On April 29, 1934, Robert Frost wrote to his friend Louis Untermeyer that his “favorite poem long before I knew what it was going to mean to us was [Matthew] Arnold’s ‘Cadmus and Harmonia.’” In the original myth, Cadmus, founder of Thebes, and his wife, Harmonia, endure the deaths of their five children as retribution for Cadmus’s killing a serpent prized by the god Ares. Arnold’s version picks up late in the couple’s story, after the “grey old man and woman” have begged to be transformed into “placid and dumb” snakes, “far from here” among the grasses and mountain flowers of Illyria. There, “The pair/Wholly forgot their old sad life, and home,” writes Arnold. No longer reliving “the billow of calamity” that “Over their own dear children roll’d,/Curse upon curse, pang upon pang,” Cadmus and Harmonia are at last “placed safely in changed forms.”
A few days later, Frost again wrote to Untermeyer, reporting that his youngest daughter and favorite child, Marjorie, had died of a postpartum infection. “Here we are Cadmus and Harmonia not yet placed safely in changed forms.” But the letter describing Marjorie’s final days, one of the most powerful Frost ever wrote, is itself a change of form from the raw distress that it describes:
Marge always said she would rather die in a gutter than in a hospital. But it was in a hospital she was caught to die after more than a hundred serum injections and blood transfusions. We were torn afresh every day between the temptations of letting her go untortured or cruelly trying to save her. The only consolation we have is the memory of her greatness through all. Never out of delirium for the last four weeks, her responses were of course incorrect. She got little or nothing of what we said to her. The only way I could reach her was by putting my hand backward and forward between us, as in counting out and saying with overemphasis You—and—Me. The last time I did that, the day before she died, she smiled faintly and answered All the same, frowned slightly and made it Always the same.
Though it feels cruel to notice it, you can find in this tragic last scene between father and daughter the primal elements of a Frost poem: that “counting out” and meaning-making by selection and “overemphasis” is his prosody in action. He dreamed of sentences stripped of their words, pared down to their “sentence sounds,” those “brute tones of our human throat that may once have been all our meaning.” Here the entirety of English has been painfully reduced down to six words, Frost’s three and Marjorie’s three. The “brute tones” and the accompanying pantomime alone communicate the meaning. Once extraneous language enters the picture, confusion and frustration—Marjorie’s smile turning into a frown—soon follow.

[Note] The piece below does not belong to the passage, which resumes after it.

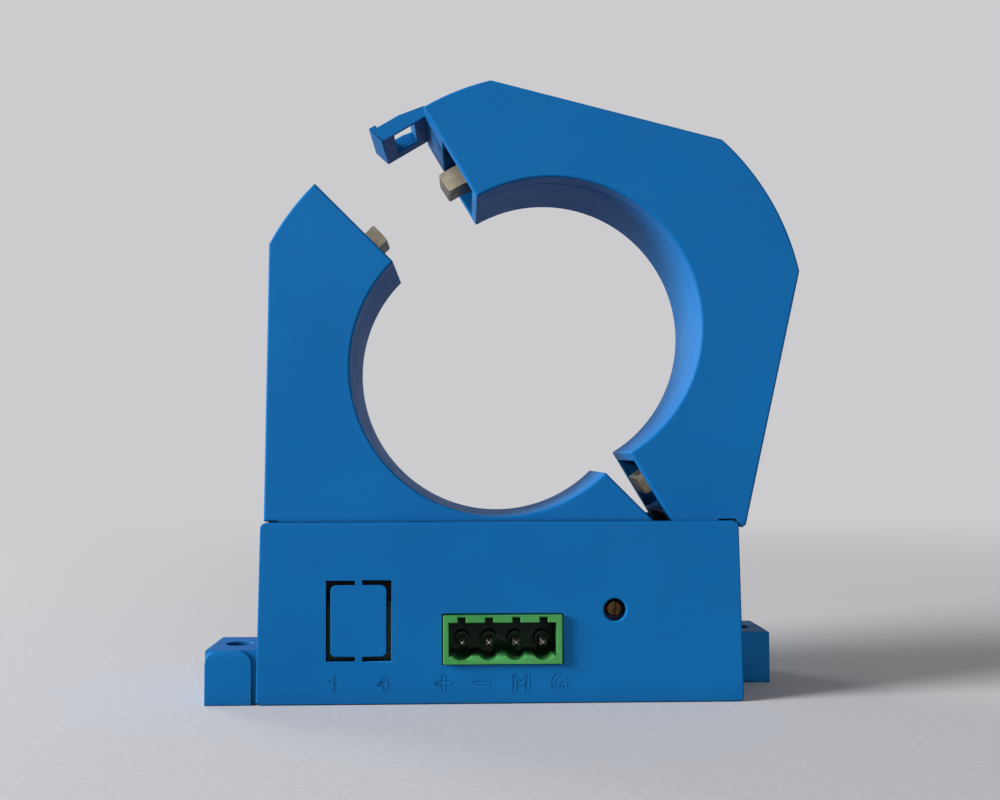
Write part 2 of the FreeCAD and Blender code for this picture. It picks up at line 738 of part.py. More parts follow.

Frost’s “not yet” (“Here we are Cadmus and Harmonia not yet placed safely in changed forms”) was wishful. He and his wife, Elinor, had good reason to hope that the prophecy of Arnold’s poem had finally revealed its entire “meaning”: Marjorie was the third of their six children to die. A son, Elliott, was lost in 1900 at the age of four, after a homeopathic remedy for cholera failed. A baby daughter died three days after her birth in 1907. But “Cadmus and Harmonia” bore further, still unimagined, implications. In 1938, four years after Marjorie’s death, after years of marital discord, Elinor died of heart disease, refusing to call Frost to her deathbed. Their son Carol, troubled by mental illness since childhood, slid into despair and killed himself with his hunting rifle in 1940. His body was discovered in the kitchen of their stone farmhouse by his fifteen-year-old son, Prescott. Frost found reasons to blame himself for every one of these tragedies. His two living children, Irma and Lesley, sought a protective distance from the maelstrom that had swept most of their family away.
And so by 1940, at the age of sixty-six, Frost, perhaps the most famous and beloved American poet, had suffered a series of losses almost unimaginable to the fortunate among us. By one way of counting, he was more or less alone in the world.